In 2021, further pithos burials came to light. In 2022, tombs from the 3rd, 4th, and 5th centuries BC were identified. The excavation is ongoing — visitors can observe the work in progress on Devren hill and at the necropolis — and each season adds to a picture of a city that was, for much of its history, neither marginal nor provincial but genuinely enmeshed in the larger Mediterranean world.
Two and a half millennia after the poets and historians first argued about it, the question of Antandrus's origins remains unsettled — and in a certain light, that unsettledness is itself revealing. The city was old enough for its founding to be legendary rather than documented. It was prosperous enough for its identity to matter.
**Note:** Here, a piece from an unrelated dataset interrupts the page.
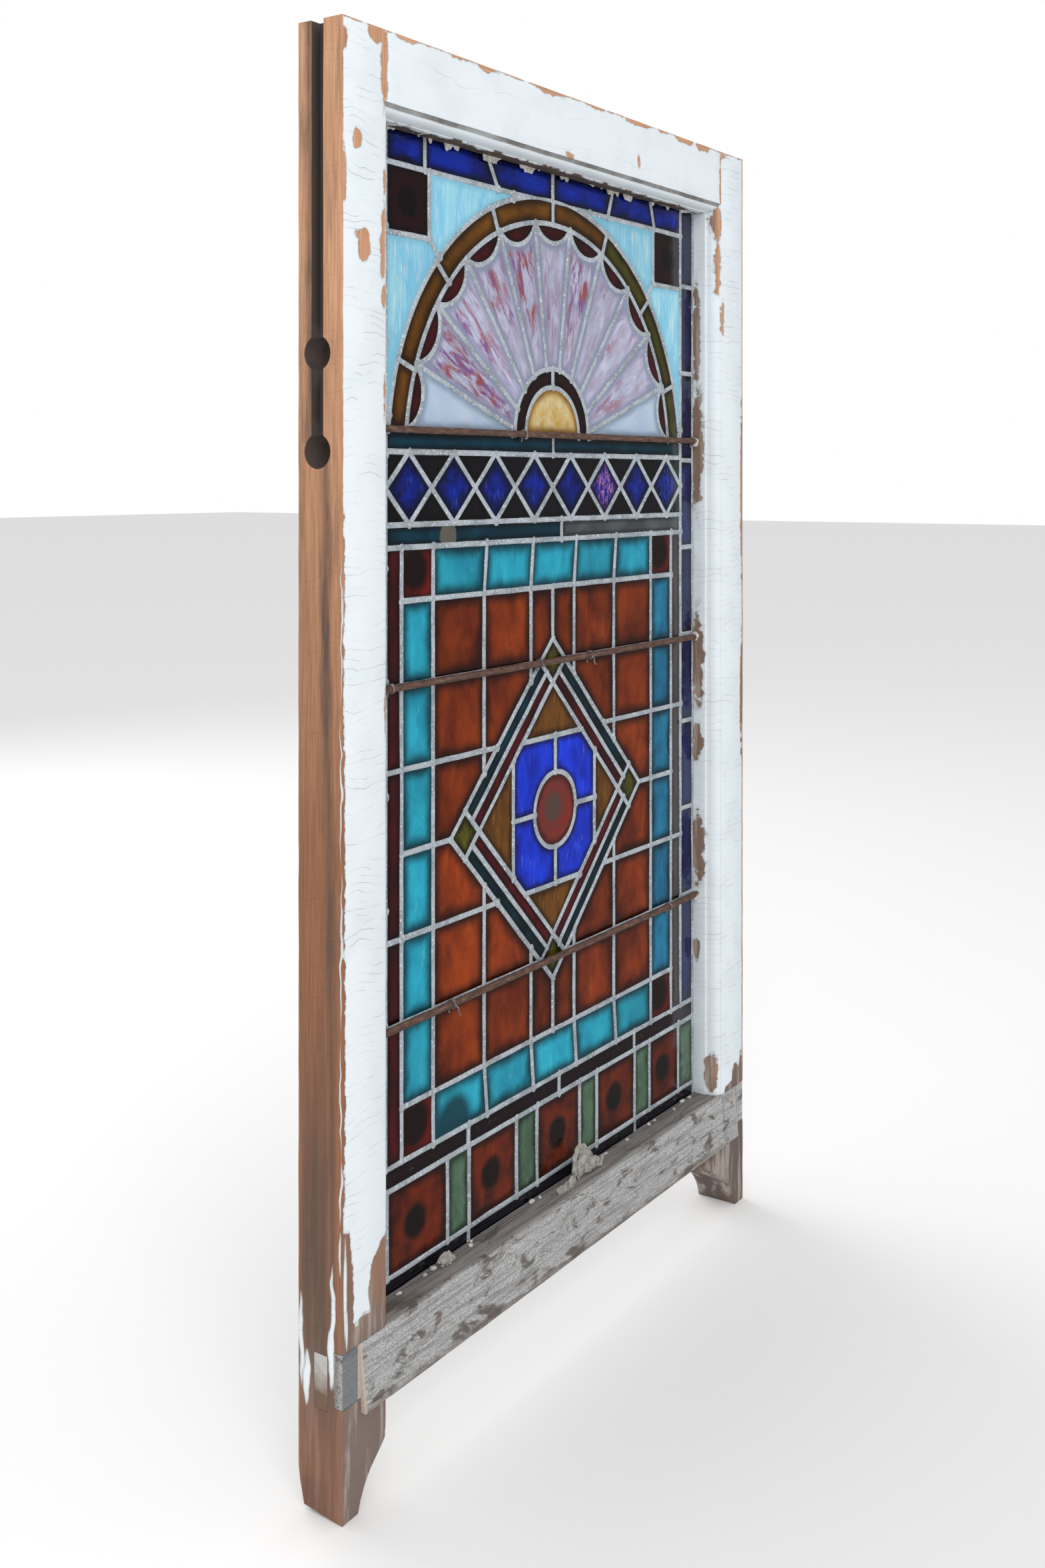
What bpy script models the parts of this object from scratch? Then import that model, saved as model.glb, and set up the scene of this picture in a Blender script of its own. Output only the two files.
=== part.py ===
"""Leaded stained glass in an old pine window sash.

X runs across the window from its middle, Y through it, with the back (outdoor) faces
at 0 and the room side at minus the sash's thickness, and Z up. Heights are counted
from the foot of the horns while a shape is worked out. Every object is then lowered by
MOUNT_HEIGHT, so the origin lies on the back face of the top rail. Depths are counted
from the room side's face and turned to Y by depth().
"""
import math
from functools import partial

import bmesh
import bpy
from mathutils import Vector
from mathutils.geometry import interpolate_bezier

# The sash
SASH_WIDTH = 0.772
SASH_HEIGHT = 1.317
SASH_THICKNESS = 0.051
STILE_FACE = 0.0585
TOP_RAIL_FACE = 0.0645
MEETING_RAIL_HEIGHT = 0.061
HORN_LENGTH = 0.088
HORN_WIDTH = 0.0625
HORN_TIP_WIDTH = 0.021
HORN_STRAIGHT = 0.026
MOULDING_WIDTH = 0.0115
MOULDING_DEPTH = 0.0165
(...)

And it sat at a crossroads of peoples — Leleges, Mysians, Cimmerians, Aeolian Greeks, Persians, Athenians, Romans — whose movements across this corner of Anatolia were themselves imperfectly understood even in antiquity.
Standing on Devren hill today, with the Gulf of Edremit blue below and Mount Ida's forested slopes rising behind, you can see why every successive civilisation found this place worth claiming. The view alone might explain the argument.
Antandrus sits at approximately 39.58°N, 26.79°E, on Devren hill between the modern village of Avcılar and Altınoluk, on the north shore of the Gulf of Edremit. Approaching from the north at 4,000–6,000 ft, the gulf opens wide to the south, with Mount Ida (Kazdağı, 1,774 m) visible as the dominant peak to the northeast. The coastal strip below — olive groves, beach resorts, and the terraced hillside of Devren — is clearly distinct from the forested slopes above. Nearest airport: LTFD (Balıkesir Koca Seyit Airport, near Edremit), approximately 30 km southeast. Regional alternative: LTBG (Bandırma Airport), about 110 km north-northeast.